I do have three minor criticisms. One is the pacing of the ethnographic story-telling, which, to me at least, was not always as effective as possible. Too much detail at times bogged down the flow, and the rhythms of the text seemed to be somewhat uneven—showing the need for better editing perhaps. Second, I was also not entirely satisfied with the manner in which Desjarlais concludes his argument in Part IV. Rightly resisting a single explanation to the original question of the epistemology of khoi?, he instead offers 14 points that constitute a “bundle” of different interpretive models that restate points he has made throughout the text. While useful, I found this awkward and inelegant—a somewhat flat way to end what has been such a powerful book.

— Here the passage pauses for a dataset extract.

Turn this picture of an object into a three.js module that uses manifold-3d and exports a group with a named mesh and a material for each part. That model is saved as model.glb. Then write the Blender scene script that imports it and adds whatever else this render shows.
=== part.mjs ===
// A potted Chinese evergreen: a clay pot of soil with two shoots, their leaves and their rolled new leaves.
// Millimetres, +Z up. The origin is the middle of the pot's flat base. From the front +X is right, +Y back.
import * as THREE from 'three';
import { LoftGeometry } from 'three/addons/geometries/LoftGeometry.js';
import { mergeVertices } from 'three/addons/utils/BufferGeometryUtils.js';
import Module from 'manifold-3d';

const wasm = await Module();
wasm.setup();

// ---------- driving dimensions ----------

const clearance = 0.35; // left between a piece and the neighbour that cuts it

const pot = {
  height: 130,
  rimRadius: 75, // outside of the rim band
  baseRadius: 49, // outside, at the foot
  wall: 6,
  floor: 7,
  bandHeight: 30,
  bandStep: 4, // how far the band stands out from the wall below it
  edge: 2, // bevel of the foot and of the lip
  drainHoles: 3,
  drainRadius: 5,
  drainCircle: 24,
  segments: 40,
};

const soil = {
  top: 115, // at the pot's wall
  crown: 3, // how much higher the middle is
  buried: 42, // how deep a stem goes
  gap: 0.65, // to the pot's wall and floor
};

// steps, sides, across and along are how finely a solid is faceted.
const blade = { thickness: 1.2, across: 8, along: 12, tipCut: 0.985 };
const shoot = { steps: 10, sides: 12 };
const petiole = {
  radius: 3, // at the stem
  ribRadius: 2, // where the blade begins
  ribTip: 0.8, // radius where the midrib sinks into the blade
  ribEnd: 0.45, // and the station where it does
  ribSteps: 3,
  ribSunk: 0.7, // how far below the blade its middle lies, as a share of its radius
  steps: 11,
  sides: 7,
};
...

Third, the conceptual argument about the dissolution and reconstitution of subjectivity around death struck me as limited in the end. If selves are unmade in death, what work—and for what and for whom precisely—is the “making” of this unmaking through poesis? Desjarlais treats the deceased as holding onto (a form of) consciousness even past death and of the bereaved struggling to keep the self together after losing loved ones to whom they are still deeply attached. But what model of selfhood, subjectivity, and consciousness is operating here? Aren’t there any examples of selves who fail to manage the work of poesis, and isn’t there the possibility of a post-subject subject—a different iteration of, or beyond, subjectivity altogether? Having Desjarlais, with his ethnographic and intellectual sensibilities on the issue, push further on the subject of subjectivity would have been illuminating.
Yet the book is magnificent as is. It would be good for teaching in any number of classes (anthropology, anthropology of religion, Nepal and Tibetan Studies, anthropology of life and death, ethics and care), undergraduate and graduate. Reading the book is profoundly moving. I recommend it to everyone.